Me hizo cambiar de idea el lamentable episodio —¡uno más!— de Gustavo Petro durante el acto de imposición de la Cruz de Boyacá al ex presidente de Uruguay, José Mujica. Pero, ¿qué tiene este hombre en la cabeza? ¿Por qué insiste en avergonzar a la mayoría de los colombianos con sus teorías atrabiliarias y sus iniciativas destempladas, antipáticas y bochornosas? La ocurrencia de sacar la bandera del M-19, un movimiento guerrillero de tan infausta memoria para los colombianos en un acto de Estado, indica que el presidente sigue aferrado a ideales del siglo pasado; que no se entera de lo que ha ocurrido en el mundo en todos estos años.
Pero eso sería lo de menos. Si quiere vivir en esa ensoñación, allá él. Lo malo es que sacar esa bandera (también sacó a vincular dizque la militancia en el M-19 de la nueva presidente de México, y mucho me temo que no será la última vez que lo haga en actos institucionales) es una falta de respeto con el ex presidente Mujica; y con sus sonrojados compatriotas, para quienes la bandera es otra bien distinta. Las imágenes que hemos visto, con una de sus colaboradoras indicando que el protocolo y el sentido común aconsejaba otra cosa; y él, con cara de berrinche de niño a quien le han quitado un juguete, quedan para los anales del disparate patrio.
Pero si a la hora de escribir una columna semanal nos ocupáramos de cada disparate de Gustavo Petro, no hablaríamos de otra cosa porque el hombre es incansable fuente de desvaríos y necedades. Con una gestión de los asuntos de Estado manifiestamente mejorable, lo estremecedor de su caso es que cree tener una misión histórica; cada intervención suya no se dirige al sufrido y paciente pueblo colombiano sino a la humanidad que él cree ayuna de su luz. Como dijo en la ONU en memorable discurso, su misión es “expandir el virus de la vida por las estrellas del universo”.

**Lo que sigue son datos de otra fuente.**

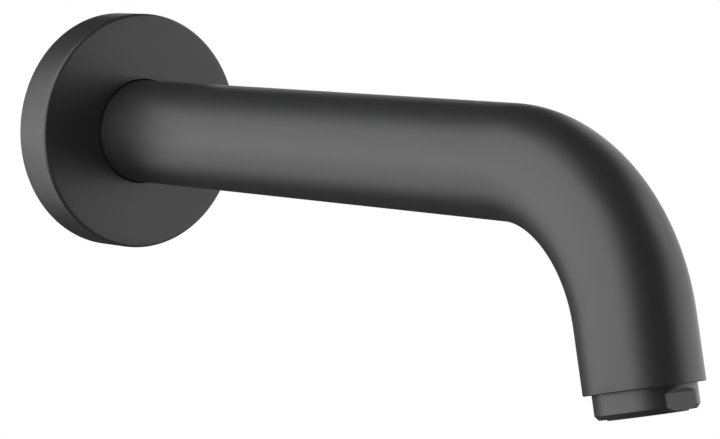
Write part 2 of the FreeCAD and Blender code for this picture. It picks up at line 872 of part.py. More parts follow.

Y parece que para esta titánica tarea se ha traído de Roma a Armando Benedetti. El episodio en casa de Mujica, siendo grave, no tiene color, sin embargo, si se compara con esa otra movida de hace unos días. El hombre cuyas palabras conocimos todos (“Yo conseguí 15.000 millones… organicé todos los votos en la costa… con tanta mierda que yo sé nos jodemos todos”) llega finalmente donde quería: a la Casa de Nariño. No como ministro, que fue su deseo desde el comienzo del Gobierno Petro, sino como asesor y enlace entre el presidente y el Congreso… o eso parece. El título es lo de menos, lo que cuenta es la figura.
Muchos personajes a lo largo de la historia, desde el cardenal Richelieu en la Francia del siglo XVII a Vladimiro Montesinos en el Perú de Alberto Fujimori de los años noventa del siglo pasado; pasando por Rasputín, el místico consejero de la familia imperial rusa de principios del siglo XX o Dick Cheney en el gobierno de George Bush, siempre ha habido unas figuras influyentes al lado de muchos gobernantes con variada hoja de servicios y distintos grados de poder o corrupción.
Gustavo Petro ya tiene el suyo. Con la particularidad de que el suyo, la presunta corrupción ya la trae puesta: investigado por la Corte Suprema por enriquecimiento ilícito, conoce todos los secretos del presidente y el lodazal de la financiación de su campaña; con la cereza del pastel que está denunciado por violencia de género. Incluso en esto resulta Petro original.
Benedetti tiene poco del cardenal Richelieu y sí mucho, en cambio, de Vladimiro Montesinos. La mano derecha de Fujimori, además de sus corruptelas en el gobierno de Perú, se aplicó a una actividad menos conocida: aterrorizar a la familia del presidente. Me lo contó Keiko, la hija de Alberto Fujimori.
En Colombia será cosa de sentarnos a ver qué pasa de ahora en adelante en la Casa de Nariño.